Principal Cazes is impressed with Sister Pat’s classroom skills. “She is a strong disciplinarian, but at the same time she develops a relationship with each student that is one of respect and care,” she says. “She not only teaches them religion and reading, but also how to study, manners, how to handle themselves in an interview, and how to talk to adults. Without question, Sister Pat has been a wonderful addition to the Saint John Berchmans community.”
When eighth grader Mollie VanNatta was voted Student of the Year for all private and parochial schools in Northern Louisiana, she wrote in her Student of the Year biography: My teachers at Saint John's are very important to me. Not only do they help us improve educationally, they also are role models for how to act and function as a member of a larger society. When we first had Sister Pat last year we all thought, "Great, here we go with all the rules." And yes, she does have the strictest classroom policies at St. John's. However, her rules are not the kind that are "because I am the teacher" rules. Her rules are life lessons meant to teach us to respect ourselves and respect others. All my teachers instill in me that for all my individuality, I am still just one member of a larger society.
The region selection committee asked Mollie to pick her role model, and she replied, "Sister Pat.

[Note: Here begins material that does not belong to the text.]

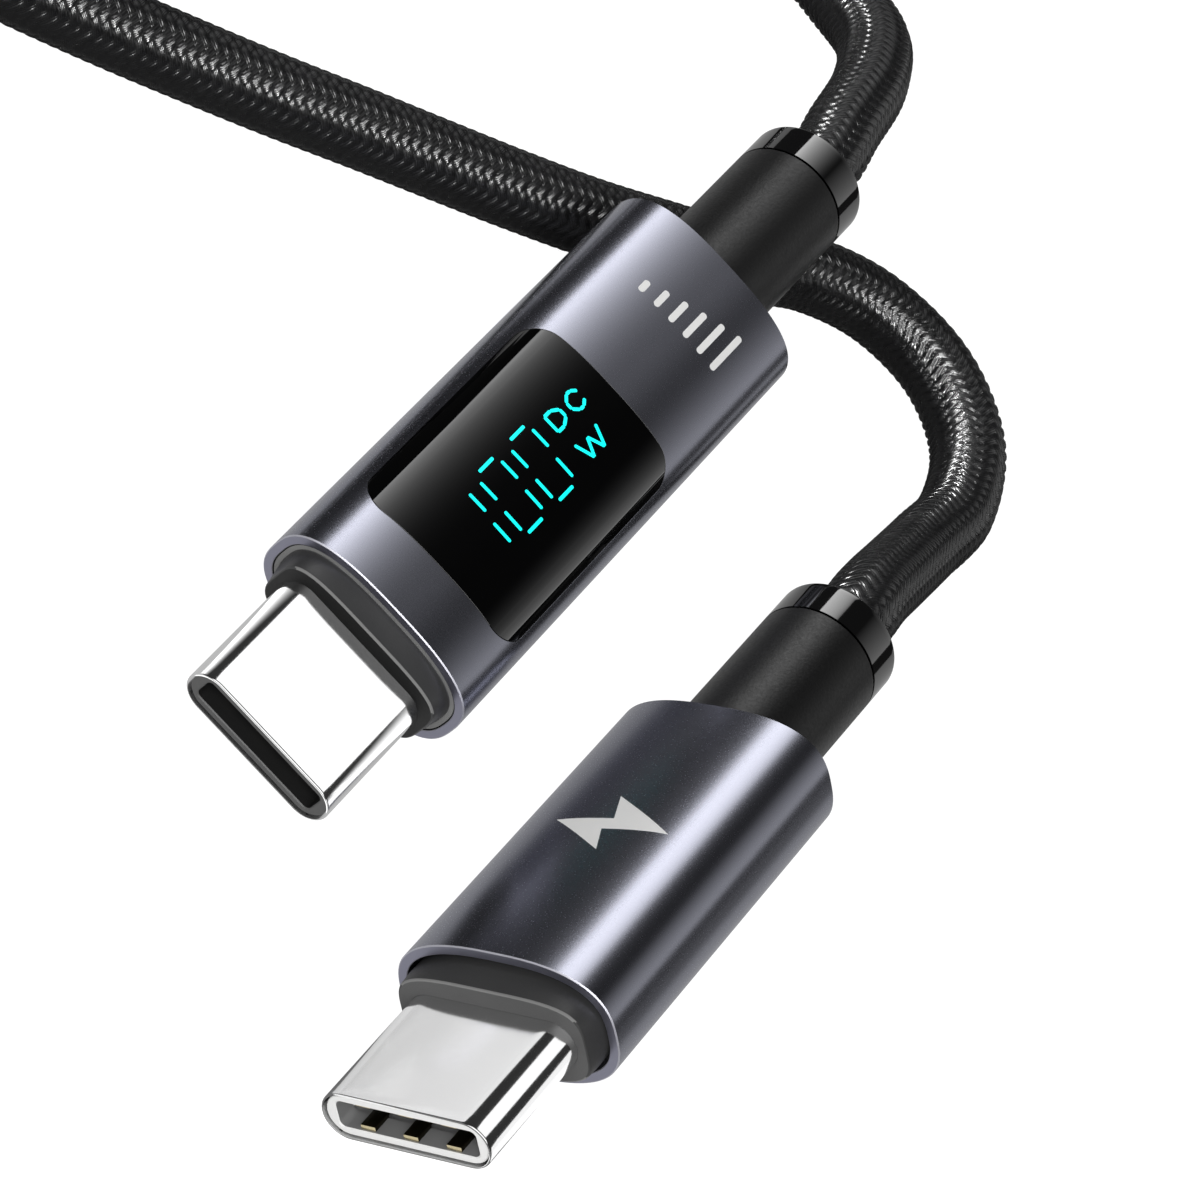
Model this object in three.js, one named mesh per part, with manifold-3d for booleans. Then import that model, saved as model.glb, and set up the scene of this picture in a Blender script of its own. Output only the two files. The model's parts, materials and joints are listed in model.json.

Sister Pat shows us every day that when you put God first, the rest of the day takes care of itself. She is strict, but fair, serious when she needs to be, and having fun when appropriate."
Sister Pat says she has enjoyed her return to the classroom. “The magic of teaching is what I learn,” she said when asked about her return to teaching. “In the face of the tragedy of Katrina, in the face of the constant fear of a reccurrence of Katrina, these kids live in a different world than we do. These kids are good, they are kind, they are so wanting to develop a relationship with Jesus Christ.
“Sometimes when I could get depressed about the place of the United States in the world, I look to my kids...and there is reason for hope.”